Sensitive Photodynamic Detection of Adult T-cell Leukemia/Lymphoma and Specific Leukemic Cell Death Induced by Photodynamic Therapy: Current Status in Hematopoietic Malignancies: Oka et al. demonstrated in this article that ALA-PDT is very effective in selectively eliminating in vitro Adult T-cell Leukemia/Lymphoma (ATL) cells while preserving the normal ones [11]. These findings support the use of orally administered 5-ALA, and then visible light exposure of ATL cells and normal lymphocytes in peripheral blood using the extracorporeal circulation system. This system can not only help to treat different types of leukemia with less toxicity than usual chemotherapy, but also metastatic cells can be targeted.

Metformin as an Adjuvant to Photodynamic Therapy in Resistant Basal Cell Carcinoma Cells: Mascaraque et al. showed evidence, in vitro and in vivo in mice, that metformin improves the cytotoxic effect of MAL-PDT either in PDT sensitive or resistant cells [12]. This effect was not related with an increase in PpIX accumulation but related to the activation of pAMPK and the suppression of the mTOR pathway. The fact that the aerobic glycolysis metabolism predominates in resistant BCC cells supports the use of metformin to overcome BCC resistance to MAL-PDT.

Comparison of Cellular Death Pathways after mTHPC-mediated Photodynamic Therapy (PDT) in Five Human Cancer Cell Lines: Lange et al. showed how Temoporfin (mTHPC) can exert phototoxic effects in different ways depending on the treated cancer cell [13]. Regarding the cell death mechanism, whereas the loss of mitochondrial membrane and an increased generation of ROS is observed in all lines, lipid peroxidation seemed to play a minor role. At low-doses, PDT autophagy can impair apoptosis, whereas at higher doses both of them are associated. Necrosis seemed not to play a relevant role. After studying these mechanisms in different types of cancer cells (lung carcinoma, oral squamous cell carcinoma, esophageal squamous cell carcinoma, urinary bladder transitional cell carcinoma and cervix adeno carcinoma), they concluded that the photodynamic dose must be adjusted for every cellular type. Therefore, it is probably that different clinical protocols are needed for the use of mTHPC to treat different types of cancers.

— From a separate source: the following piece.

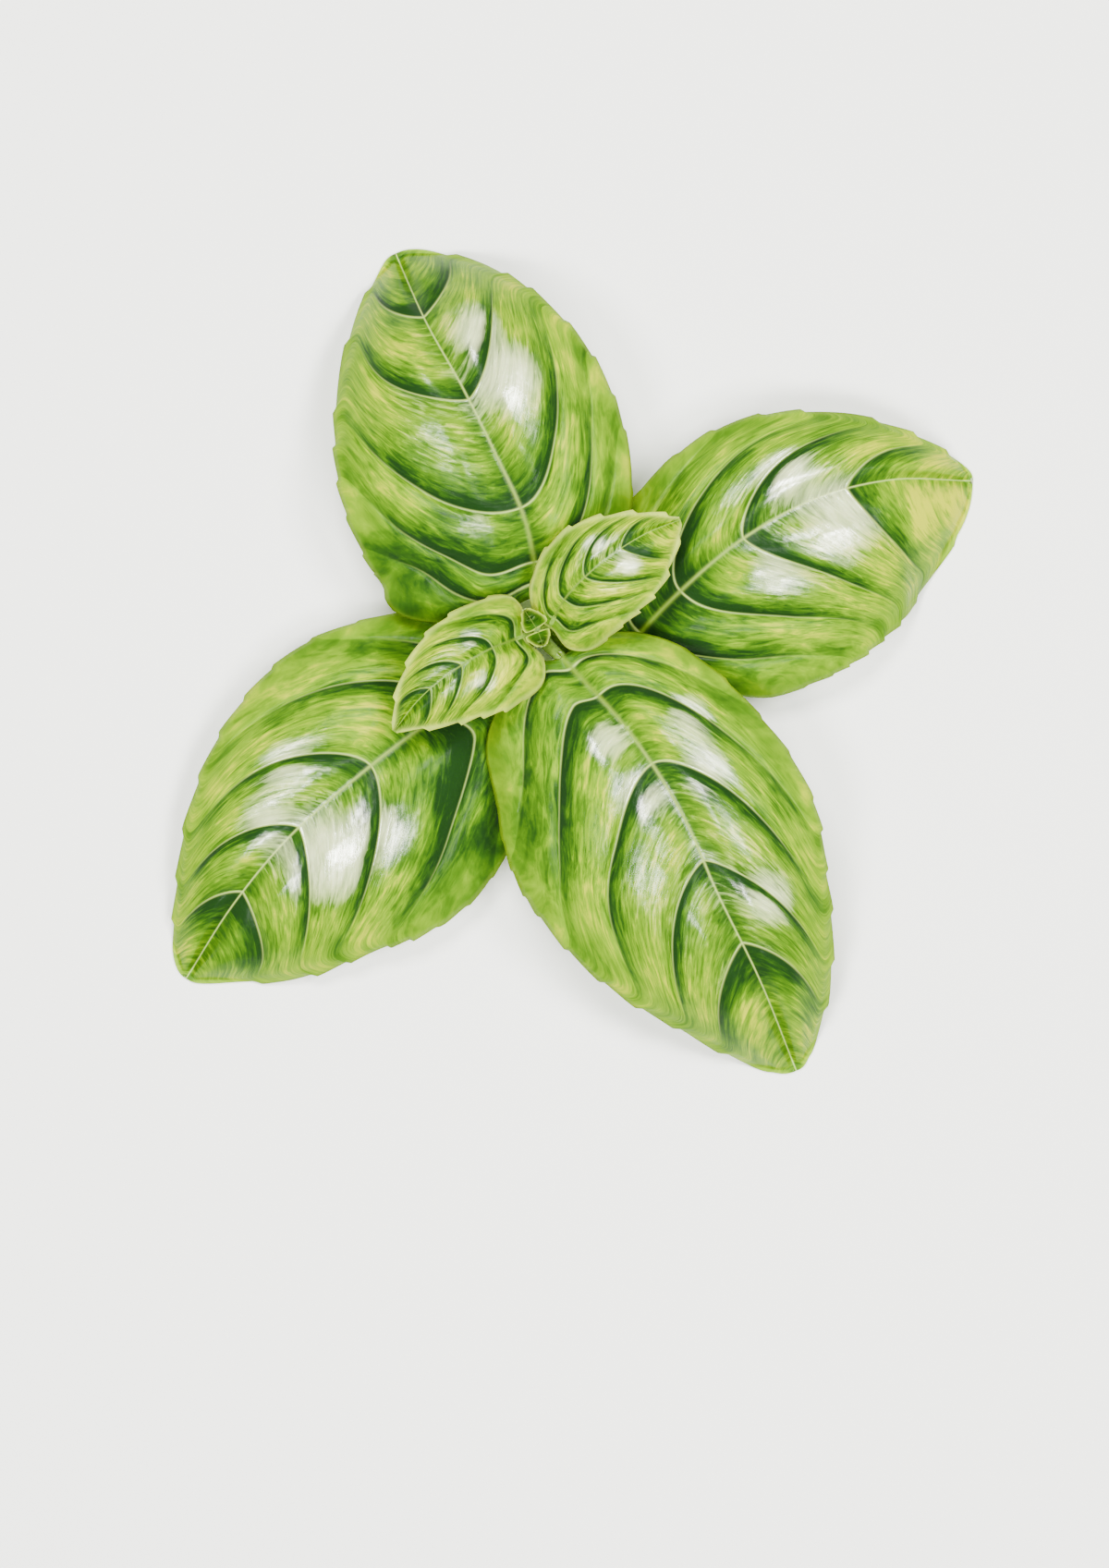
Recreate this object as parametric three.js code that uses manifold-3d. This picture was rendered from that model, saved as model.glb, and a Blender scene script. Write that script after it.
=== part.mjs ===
// Basil sprig: the leafy tip of a sweet basil shoot, cut a little below its lowest pair of large leaves.
// It lies as such a tip does when it is put down: the four large leaves arch outwards and rest on the
// surface near their points, and the short stem stands between them with its cut end just clear of it.
// The leaves grow in crossed pairs: a lower large pair, an upper large pair, a small pair, and the bud.
// Millimetres, +Z up. Leaf points are measured from the stem's axis, x to the right and y away.

import * as THREE from 'three';
import { mergeVertices } from 'three/addons/utils/BufferGeometryUtils.js';
import Module from 'manifold-3d';

const wasm = await Module();
wasm.setup();

// The stem: square, with hollow faces and a swelling where each pair of leaves grows from it.
const STEM_BOTTOM = 0.4;
const STEM_TOP = 21.6;
const STEM_RADIUS_BOTTOM = 2.1;
const STEM_RADIUS_TOP = 1;
const STEM_SQUARENESS = 0.1;
const STEM_CORNER_ANGLE = THREE.MathUtils.degToRad(60);
const STEM_SIDES = 16;
const STEM_RING_SPACING = 1.1;
const NODE_HEIGHTS = [5.6, 12.6, 19.4];
const NODE_SWELLING = 0.5;
const NODE_SPREAD = 1.2;
const JOINT_GAP = 0.3;

// What every blade shares.
const BLADE_END_WIDTH = 0.4;      // half-width of the blunt end at a blade's base and tip
const VEIN_FAN = 0.045;           // the stretch of midrib over which the lowest veins fan out
const COLUMNS = [0, 0.06, 0.28, 0.5, 0.69, 0.84, 0.94, 1];
const PILLOW_SLOPE = 0.16;        // the height of a pillow for its width, where the veins crowd together
const LEAST_THICKNESS = 0.6;

const FRESH_GREEN = 0x6ea52c;
const DEEP_GREEN = 0x4f8a24;
const YOUNG_GREEN = 0xa3c64a;
const STEM_GREEN = 0x9dbb56;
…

Selective Targeting of Cancer Stem Cells (CSCs) Based on Photodynamic Therapy (PDT) Penetration Depth Inhibits Colon Polyp Formation in Mice: Kim et al. indicated that targeting cancer stem cells (CSCs), without damaging normal stem cells, could contribute to the development of novel cancer therapies [14]. Therefore, since cells expressing leucine-rich repeat-containing G-protein coupled receptor 5 (Lgr5) constitute a cancer-causing population in the colon, targeting of Lgr5+ cells is expected to mitigate this type of cancer. They have used a modified PDT technique involving cellular radiative transfer between green fluorescent protein (GFP)-expressing cells and a rose bengal PS. They observed that Lgr5+ CSCs were specifically eradicated in situ, when localized based on the depth from the colon lumen and, therefore, may be feasible for prevention of colon cancer in high-risk populations.

Photochemical Internalization: Light Paves Way for New Cancer Chemotherapies and Vaccines: Šoši´c et al. performed a review on the state of the art in photochemical internalization (PCI), a technology employed for the cytosolic release of chemotherapeutic agents or antigens [15]. Molecules such as chemicals, proteins, DNA or RNA are internalized by cells via endocytosis of phagocytosis. Several published studies highlight the potential of PCI to enhance the treatment efficacy by releasing chemotherapeutics to the cytosol of tumor cells. Thus, PCI enhances the cytotoxicity of bleomycin (Clinical Phase I) or mediates MHC-I antigen presentation. In addition, they also indicate that a first clinical Phase I trial with the PS TPCS2a combined with human papilloma virus antigen (HPV) has been recently completed. Hence, PCI has a therapeutic potential to improve the effectiveness of some cancer therapies and help the immune system via tumor-antigens.